Industrial Cloud: GE And Microsoft Plan To ‘Go To Market Together’ With IoT Partnership

Tomas Kellner
October 25, 2017
GE and Microsoft said today that starting Nov. 30, North American customers and developers using Predix, GE’s software platform for the Industrial Internet, will be able to build powerful industrial apps on Azure, Microsoft's cloud for businesses.
“It’s really two market leaders coming together to accelerate the adoption on the Industrial Internet of Things,” says Kevin Ichhpurani, GE Digital’s executive vice president in charge of ecosystem and channels. “It’s one of the biggest value drivers for customers.”

John Flannery, GE chairman and CEO, and Satya Nadella, Microsoft CEO, made the announcement at Minds + Machines, GE’s flagship industrial software conference taking place this week in San Francisco. “It's no longer enough to build machines," Flannery said. "The company that just builds machines won't survive.”

Experts estimate productivity gains from connecting jet engines, gas turbines and locomotives to the Industrial Internet of Things and using it to make them work better will add $10 trillion to $15 trillion to global GDP in coming years. “We are bending the productivity curve … [for industrial customers] looking to digitize their products, be it a jet engine or an elevator,” says Kevin Dallas, Microsoft’s corporate vice president of business development for intelligent cloud. He says that the notion of shipping a machine and not being able to communicate with it and gain insight into how it’s being used “is a thing of the past.”
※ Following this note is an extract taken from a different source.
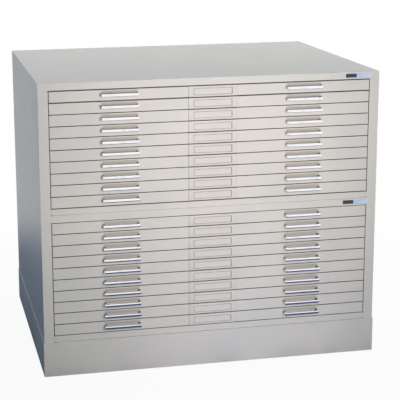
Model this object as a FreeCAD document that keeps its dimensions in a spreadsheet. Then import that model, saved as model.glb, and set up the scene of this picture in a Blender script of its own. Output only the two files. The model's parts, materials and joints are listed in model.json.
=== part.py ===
import FreeCAD, Part
import os
import re
import Sketcher
from FreeCAD import Placement, Rotation, Vector

# Two stacked ten-drawer flat files on a closed base.
# Millimetres, +X to the right, +Y to the back, +Z up. The origin is on the floor, midway across
# the width and midway between the front of the pulls and the back of the cabinet.

# Driving dimensions, one cell of the sheet each.
SIZES = {
    # Cabinet units and base
    "cabinet_width": 1035,
    "cabinet_depth": 785,
    "unit_height": 391.4,
    "base_height": 106.5,
    "base_lip": 2,
    "base_gauge": 1.5,
    "base_flange": 30,
    "case_gauge": 1,
    "bend_radius": 0.8,
    "top_rail": 22.3,
    "bottom_rail": 20,
    "stile_width": 30.2,
    "stile_return": 18,
    "rail_return": 12,
    "rear_flange": 25,
    "cap_lip": 18,
    "pan_rise": 3,
    "seam": 0.3,
    # Drawer places
    "drawer_gap": 1.6,
    "face_side_gap": 1.5,
    # Drawer face and tray
    "tray_gauge": 1,
    "face_fold": 14,
    "access_radius": 6,
    "tray_side_gap": 6.6,
    "tray_rear_gap": 41,
    "tray_headroom": 10.75,
    "tray_flange": 15,
    "flange_setback": 4,
    "rear_flange_reach": 10,
    "hood_depth": 150,
    "hood_overlap": 5,
    # Label holder
    "label_width": 147,
    "label_gauge": 0.8,
    "label_margin": 0.8,
    "card_width": 116.4,
    "card_height": 20,
    "card_rim": 1.6,
    "card_rim_rise": 1,
    # Pulls
    "pull_spacing": 559,
    "pull_length": 112,
    "pull_height": 8,
    "pull_reach": 24,
    "pull_bar": 4.5,
    "pull_post": 8,
    "pull_rise": 2,
    "pull_corner": 4,
    "pull_edge": 1.2,
    "screw_radius": 1.9,
    "screw_play": 0.1,
    "screw_depth": 8,
    "screw_head_radius": 3.6,
    "screw_head_height": 2.2,
    "screw_crown": 1.5,
    # Runners and rollers
    "runner_gauge": 1,
    "runner_width": 13,
    "runner_start": 22,
    "runner_rear_gap": 12,
    "running_gap": 0.3,
    "roller_gap": 1,
    "roller_radius": 8,
    "roller_width": 7,
    "roller_edge": 0.8,
    "axle_radius": 3,
    "axle_play": 0.05,
    "axle_collar_radius": 5,
    "axle_head_radius": 4.5,
    "axle_head": 0.8,
    "axle_side_play": 0.2,
    "front_roller_setback": 45,
    "rear_roller_inset": 20,
    "drawer_hold": 182,
    "stop_tab_height": 5,
    "stop_tab": 1.5,
    # Uprights
    "upright_width": 30,
    "upright_rear_inset": 70,
    # Bolts
    "bolt_radius": 4,
    "bolt_play": 0.25,
    "bolt_head_radius": 6.5,
    "bolt_head_height": 4,
    "bolt_inset": 15.5,
    "bolt_setback": 100,
    "bolt_shank_spare": 1.5,
    # Badge plates
    "badge_width": 82,
    "badge_height": 11.5,
    "badge_gauge": 1.2,
    "badge_right": 24,
    "badge_corner": 1,
    # Overrun of the cutting tools, and how near an edge has to be to count as at a place
    "overrun": 2,
    "match": 0.03,
}

DRAWERS_PER_UNIT = 10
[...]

Dallas says that insights delivered by Predix apps built on Azure will allow users to transform products, optimize operations, empower employees and improve communications with customers.

Ichhpurani says that Predix developers will benefit from a network of Azure data centers sprinkled all over the globe. He says that customers can use them to get “instant access,” work with real-time data and build apps without switching between different platforms.
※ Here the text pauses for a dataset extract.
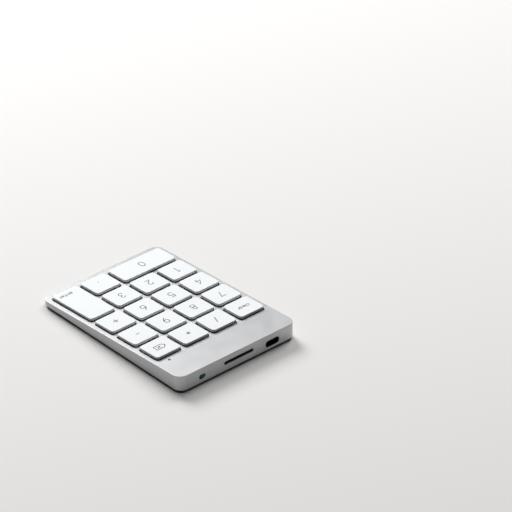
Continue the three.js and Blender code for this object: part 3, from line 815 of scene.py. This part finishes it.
# %% Switch knob
KNOB_HEAD = 0.4 * MM
KNOB_DOME = 0.32 * MM
KNOB_ROUND_SHARE = 0.45  # of the knob's width, rounded over by the dome from each side
STEM_SIZE = (1.2 * MM, 0.6 * MM)
STEM_RADIUS = 0.1 * MM
knob_low, knob_high = (np.array(corner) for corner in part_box("switch_knob"))
knob_middle = (knob_low + knob_high) / 2
knob_width, knob_depth, knob_height = knob_high - knob_low
knob_face = knob_high[1] - port_wall(knob_middle[2])
stem_length = knob_depth - KNOB_HEAD
knob_profile = np.array([(0, knob_face - knob_depth + stem_length),
                         *quarter(0, KNOB_ROUND_SHARE * knob_width, knob_face - KNOB_DOME, knob_face,
                                  count=9)])
knob_rings = stack(lambda inset: rounded_outline(knob_width, knob_height, knob_width / 2, inset, 10),
                   knob_profile)
stem_outline = rounded_outline(*STEM_SIZE, STEM_RADIUS, steps=2)
stem_rings = np.stack([np.column_stack([stem_outline, np.full(len(stem_outline), height)])
                       for height in (knob_face - knob_depth, knob_face - knob_depth + stem_length)])
points, faces = joined([in_port_wall(rings, knob_middle[0], knob_middle[2])
                        for rings in (knob_rings, stem_rings)])
new_piece("slide_knob", points, faces, FINISHES["gloss_black"], "switch", replaces=["switch_knob"])
print(f"knob {knob_width / MM:.1f} by {knob_height / MM:.1f} mm, {-knob_face / MM:.2f} mm behind the wall")

# %% [markdown]
# Under each key a rubber dome holds it up and folds when the key is pressed. The sheet is the CAD sheet cut
# level with its top face. Each dome is a piece of its own, a thin cone with a flat crown, riding on the
# case's body.

# %% Dome sheet
DOME_BASE_RADIUS = 2.5 * MM
DOME_CROWN_RADIUS = 1.3 * MM
DOME_WALL = 0.25 * MM
SHEET_TOP = deck_level - 1.65 * MM
SHEET_CLEAR = 0.001 * MM
SLAB = (100 * MM, 130 * MM)
SLAB_RADIUS = 1.0 * MM
dome_crown = deck_box("dome_sheet")[1][2]
dome_height = dome_crown - SHEET_TOP
dome_points = node_points("dome_sheet")
dome_faces = [list(polygon.vertices) for polygon in nodes["dome_sheet"].data.polygons]
slab = on_deck(stack(lambda inset: rounded_outline(*SLAB, SLAB_RADIUS, inset),
                     np.array([(0, SHEET_TOP + SHEET_CLEAR), (0, dome_crown + PAST)])))
points, faces = cut_from(dome_points, dome_faces, [slab], "dome_slab")
new_piece("dome_base", points, faces, FINISHES["dome_silicone"], "case", replaces=["dome_sheet"],
          flat=True)
crown_inset = DOME_BASE_RADIUS - DOME_CROWN_RADIUS
dome_profile = np.array([(crown_inset + DOME_WALL, dome_height - DOME_WALL), (DOME_WALL, SHEET_CLEAR),
                         (0, SHEET_CLEAR), (crown_inset, dome_height)])
for name in key_names:
    low, high = deck_box("keycap_" + name)
    place = (low + high)[:2] / 2
    rings = on_deck(stack(lambda inset: ring_outline(DOME_BASE_RADIUS - inset), dome_profile),
                    place[0], place[1], SHEET_TOP)
    points, faces = joined([rings])
    dome = new_piece("dome_" + name, points, faces, FINISHES["dome_silicone"], "case",
                     replaces=["dome_sheet"])
    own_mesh(dome)

# %% [markdown]
# The status light is a clear rod under a small hole. Its top is a low dome, so it takes a point of light.

# %% Status light
LENS_RISE = 0.15 * MM
lens_low, lens_high = deck_box("led_light_pipe")
lens_radius = (lens_high - lens_low)[0] / 2
lens_turn = np.linspace(0, 1, 6)
lens_profile = np.array([(0, lens_low[2]),
                         *[(lens_radius * t, lens_high[2] - LENS_RISE * (1 - t) ** 2)
                           for t in lens_turn[:-1]]])
lens_rings = stack(lambda inset: ring_outline(lens_radius - inset, 24), lens_profile)
points, faces = joined([lens_rings])
lens_place = (lens_low + lens_high) / 2
new_piece("status_lens", on_deck(points, lens_place[0], lens_place[1]), faces, FINISHES["light_pipe"], "case",
          replaces=["led_light_pipe"])
print(f"lens {2 * lens_radius / MM:.2f} mm across")

# %% [markdown]
# Underneath, a moulded plate closes the case. It follows the case's outline a little further in, its lower
# edge is rounded, and each screw sits in a recess with a softened mouth. The recesses are cut like the
# shell's holes.

# %% Bottom plate
PLATE_INSET = 0.5 * MM
PLATE_EDGE = 0.3 * MM
RECESS_RADIUS = 1.6 * MM
RECESS_TOP = 1.05 * MM
BORE_RADIUS = 0.85 * MM
RECESS_MOUTH = 0.12 * MM
PLATE_TOP = 1.4 * MM
HAIR = 0.001 * MM  # keeps a bore without a mouth from having two rings at one height
plate_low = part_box("bottom_cover")[0][2]
plate_rings = np.stack([
    case_ring(PLATE_INSET + PLATE_EDGE, height=plate_low),
    *[case_ring(PLATE_INSET + inset, height=z) for inset, z in
      quarter(PLATE_EDGE, 0, plate_low, plate_low + PLATE_EDGE, bulge="in")[1:]],
    case_ring(PLATE_INSET, height=PLATE_TOP)])
screw_places = {name: middle_of(name) for name in sorted(nodes) if name.startswith("screw_")}
recess_cutters = []
for place in screw_places.values():
    for radius, top, mouth in ((RECESS_RADIUS, RECESS_TOP, RECESS_MOUTH),
                               (BORE_RADIUS, PLATE_TOP + PAST, 0.0)):
        profile = np.array([(-mouth, plate_low - PAST), (-mouth, plate_low),
                            (0, plate_low + mouth + HAIR), (0, top)])
        rings = stack(lambda inset: ring_outline(radius - inset, 40), profile)
        recess_cutters.append(rings + np.array([place.x, place.y, 0]))
points, faces = joined([plate_rings])
for number, cutter in enumerate(recess_cutters):
    points, faces = cut_from(points, faces, [cutter], f"plate_{number}")
new_piece("bottom_plate", points, faces, FINISHES["base_plastic"], "case", replaces=["bottom_cover"])
print(f"bottom_plate: {len(faces)} faces, {len(screw_places)} recesses")

# %% [markdown]
# Four rubber feet are glued to the plate. Each is a low pad with round ends and a generous rounding where it
# meets the desk. The screws have flat heads with a six-lobed recess, whose outline is a circle that swells
# and shrinks six times on its way round.

# %% Feet and screws
FOOT_ROUNDING = 0.25 * MM
for name in sorted(nodes):
    if not name.startswith("foot_"):
        continue
    low, high = (np.array(corner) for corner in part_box(name))
    width, depth, thickness = high - low
    profile = np.array([*quarter(FOOT_ROUNDING, 0, 0, FOOT_ROUNDING, bulge="in"), (0, thickness)])
    rings = stack(lambda inset: rounded_outline(width, depth, depth / 2, inset, 12), profile)
    points, faces = joined([rings + np.array([*((low + high) / 2)[:2], low[2]])])
    new_piece("pad_" + name, points, faces, FINISHES["foot_rubber"], "case", replaces=[name])

CAD_HEAD_SIDES = 8
HEAD_EDGE = 0.1 * MM
HEAD_THICKNESS = 0.26 * MM
SHANK_RADIUS = 0.6 * MM
LOBE_RADIUS = 0.62 * MM
LOBE_SWELL = 0.11 * MM
LOBE_DEPTH = 0.2 * MM
LOBES = 6
LOBE_POINTS = 72
lobe_turn = np.arange(LOBE_POINTS) * 2 * math.pi / LOBE_POINTS
lobe_radius = LOBE_RADIUS + LOBE_SWELL * np.cos(LOBES * lobe_turn)
lobe_outline = np.stack([np.cos(lobe_turn), np.sin(lobe_turn)], -1) * lobe_radius[:, None]
for name, place in screw_places.items():
    low, high = (np.array(corner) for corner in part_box(name))
    head_radius = (high - low)[0] / 2 / math.cos(math.pi / CAD_HEAD_SIDES)
    profile = np.array([*quarter(HEAD_EDGE, 0, low[2], low[2] + HEAD_EDGE, bulge="in"),
                        (0, low[2] + HEAD_THICKNESS), (head_radius - SHANK_RADIUS, low[2] + HEAD_THICKNESS),
                        (head_radius - SHANK_RADIUS, high[2])])
    rings = stack(lambda inset: ring_outline(head_radius - inset, 40), profile)
    star = np.stack([np.column_stack([lobe_outline, np.full(LOBE_POINTS, z)])
                     for z in (low[2] - PAST, low[2] + LOBE_DEPTH)])
    centre = np.array([place.x, place.y, 0])
    points, faces = cut_from(*joined([rings + centre]), [star + centre], name)
    new_piece("plated_" + name, points, faces, FINISHES["screw_steel"], "case", replaces=[name])
print(f"{len([name for name in nodes if name.startswith('foot_')])} feet, {len(screw_places)} screws")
Ichhpurani says that customers have been calling for closer integration with Azure since GE first announced its partnership with Microsoft last year. He says that many companies using Predix are already storing data and running enterprise software from Oracle, SAP and other providers on Azure. “It’s now sitting in the same cloud,” he says.
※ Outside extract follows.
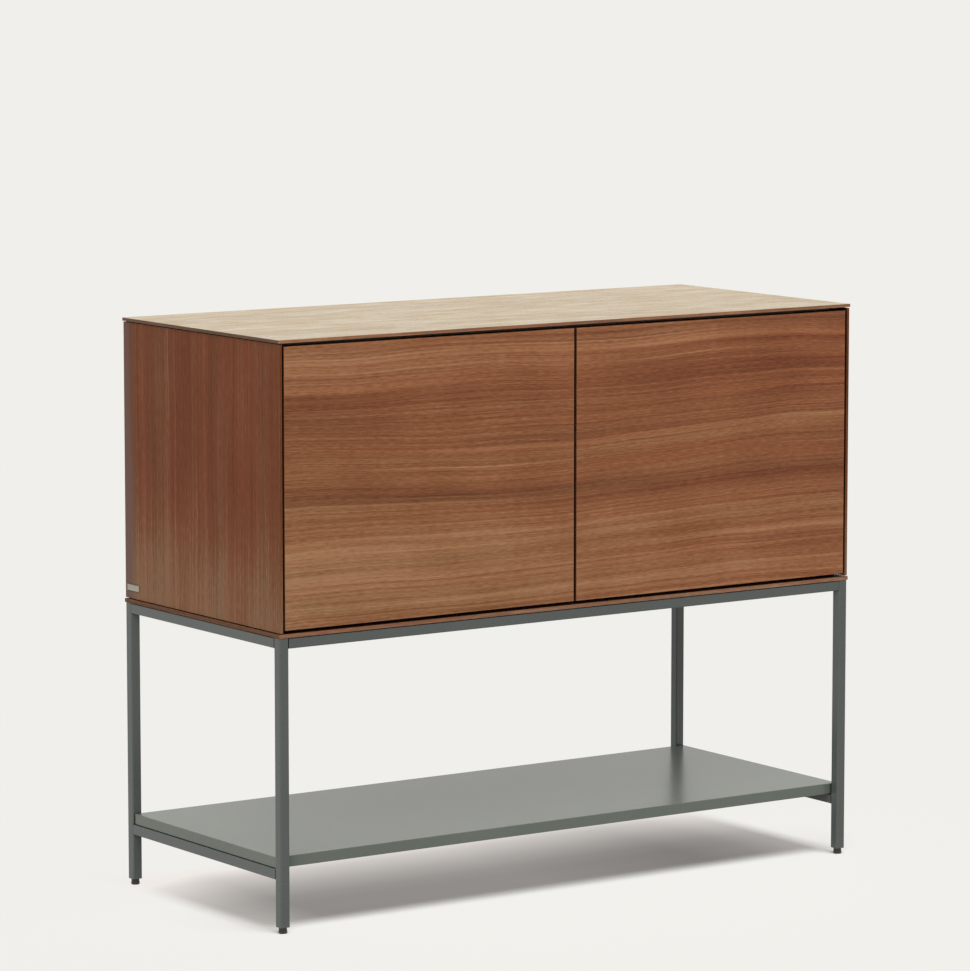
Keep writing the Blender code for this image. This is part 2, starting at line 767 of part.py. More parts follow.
def build_case():
    """The boards of the case."""
    top = cap_panel("top_panel", case_top, case_top - top_lip, top_inner_face, walnut_top)
    bottom = cap_panel("bottom_panel", case_bottom, case_bottom + bottom_lip, bottom_inner_face, walnut_side)
    screw_end = case_bottom + bottom_lip + seat_gap + case_screw_bite
    for side, label in ((-1, "left"), (1, "right")):
        panel = side_panel(side, label)
        bore_pin_holes(panel, across(side, side_inner_face), -side)
        bore_for_case_screws(panel, side, case_bottom, screw_end + seat_gap)
        bore_for_case_screws(bottom, side, case_bottom - overcut, case_bottom + bottom_lip + overcut)
    divider = block("centre_divider", (-divider_thickness / 2, divider_thickness / 2),
                    (behind(door_rebate_depth), behind(back_inner_face)),
                    (bottom_inner_face + seat_gap, top_inner_face - seat_gap), walnut_inside, board_arris)
    for side in (-1, 1):
        bore_pin_holes(divider, side * divider_thickness / 2, side)
    back_across = side_setback + back_side_lip + seat_gap
    block("back_panel", (across(-1, back_across), across(1, back_across)),
          (behind(back_inner_face + seat_gap), behind(back_inner_face + seat_gap + back_thickness)),
          (case_bottom + bottom_lip + seat_gap, case_top - top_lip - seat_gap), walnut_inside, board_arris)
    return top


def build_doors():
    """The doors, their hinges, and the latches that they press."""
    for side, label in ((-1, "left"), (1, "right")):
        inner_shelf(side, label)
        axis_place = Vector((across(side, pivot_across), behind(hinge_pivot_depth), door_low))
        carrier = pivot(f"{label}_door_axis", axis_place)
        carry(carrier, door(side, label), strike_plate(side, label))
        for level, height in hinge_levels.items():
            name = f"{label}_{level}_hinge"
            carry(carrier, hinge_cup(side, name + "_cup", height))
            hinge_arm(side, name + "_arm", height)
            hinge_plate(side, name + "_plate", height)
            hinge_pin(side, name + "_pin", height)
        latch(side, label)


def build_frame():
    """The welded frame, its feet, the steel shelf and the screws under the case."""
    rail_level = frame_height - tube_size / 2
    bar_level = lower_bar_top - tube_size / 2
    long_rail = case_width - 2 * (leg_inner_face + seat_gap)
    short_rail = case_depth - 2 * (leg_inner_face + seat_gap)
    access_radius = case_screw_head_radius + case_screw_access_play
    for side, label in ((-1, "left"), (1, "right")):
        centre = across(side, leg_centre_across)
        rail = tube(f"{label}_top_rail", short_rail, (centre, 0, rail_level), (0, 1, 0))
        bore_for_case_screws(rail, side, rail_level, frame_height + overcut)
        bore_for_case_screws(rail, side, frame_height - tube_size - overcut, rail_level, access_radius)
        tube(f"{label}_lower_bar", short_rail, (centre, 0, bar_level), (0, 1, 0))
        for front, end in ((-1, "front"), (1, "back")):
            leg(side, front, f"{label}_{end}_leg")
            foot(side, front, f"{label}_{end}_foot")
            case_screw(side, front, f"{label}_{end}_case_screw")
    for front, end in ((-1, "front"), (1, "back")):
        rail_place = (0, front * (case_depth / 2 - leg_centre_across), rail_level)
        tube(f"{end}_top_rail", long_rail, rail_place, (1, 0, 0))
    steel_shelf()


build_case()
build_doors()
build_frame()
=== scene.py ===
"""The looks of a two-door walnut sideboard on a painted steel frame.

Finishes come first, then small fittings, light and camera.
"""

import json
import math

import bmesh
import bpy
from mathutils import Matrix, Vector


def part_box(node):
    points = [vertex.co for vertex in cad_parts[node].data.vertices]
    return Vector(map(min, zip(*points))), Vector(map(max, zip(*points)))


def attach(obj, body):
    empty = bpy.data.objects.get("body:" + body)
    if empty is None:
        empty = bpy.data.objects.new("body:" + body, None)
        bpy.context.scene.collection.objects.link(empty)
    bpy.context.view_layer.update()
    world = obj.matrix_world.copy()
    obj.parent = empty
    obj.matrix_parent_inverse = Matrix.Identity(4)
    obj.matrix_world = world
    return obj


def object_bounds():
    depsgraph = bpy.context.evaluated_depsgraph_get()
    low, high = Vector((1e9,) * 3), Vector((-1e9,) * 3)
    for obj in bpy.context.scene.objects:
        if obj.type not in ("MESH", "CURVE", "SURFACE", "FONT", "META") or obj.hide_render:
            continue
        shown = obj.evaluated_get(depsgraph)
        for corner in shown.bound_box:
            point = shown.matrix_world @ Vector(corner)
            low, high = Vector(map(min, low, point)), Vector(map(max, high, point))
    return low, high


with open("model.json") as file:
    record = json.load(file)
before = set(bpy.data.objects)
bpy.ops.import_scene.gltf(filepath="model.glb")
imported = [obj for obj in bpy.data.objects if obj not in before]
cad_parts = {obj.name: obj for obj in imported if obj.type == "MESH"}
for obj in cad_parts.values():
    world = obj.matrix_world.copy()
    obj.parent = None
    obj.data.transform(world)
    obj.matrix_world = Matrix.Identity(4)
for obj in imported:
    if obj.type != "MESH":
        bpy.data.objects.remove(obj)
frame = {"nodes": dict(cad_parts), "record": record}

cad_low, cad_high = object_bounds()
door_low, door_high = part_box("left_door")
right_door_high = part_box("right_door")[1]
side_low, side_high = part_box("left_side_panel")

# Camera, fitted to the photograph's main edges
photo_height = 971
focal_length_in_pixels = 4891.0
sensor_width = 36.0
camera_place = (-4.036, -5.851, 1.468)
camera_yaw = 34.517
camera_pitch = 7.194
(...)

Dallas says that the solution has “the right connectors that allow you to communicate seamlessly with [Microsoft] Office … as well as existing business applications that may use SAP,” for example. But he says the collaboration between GE and Microsoft extends beyond apps, products and efficient data integration. “This is a very unique element of this partnership,” he says. “Many [GE] customers in oil and gas, transportation, energy and healthcare are Microsoft customers. The intent is to go to market together.”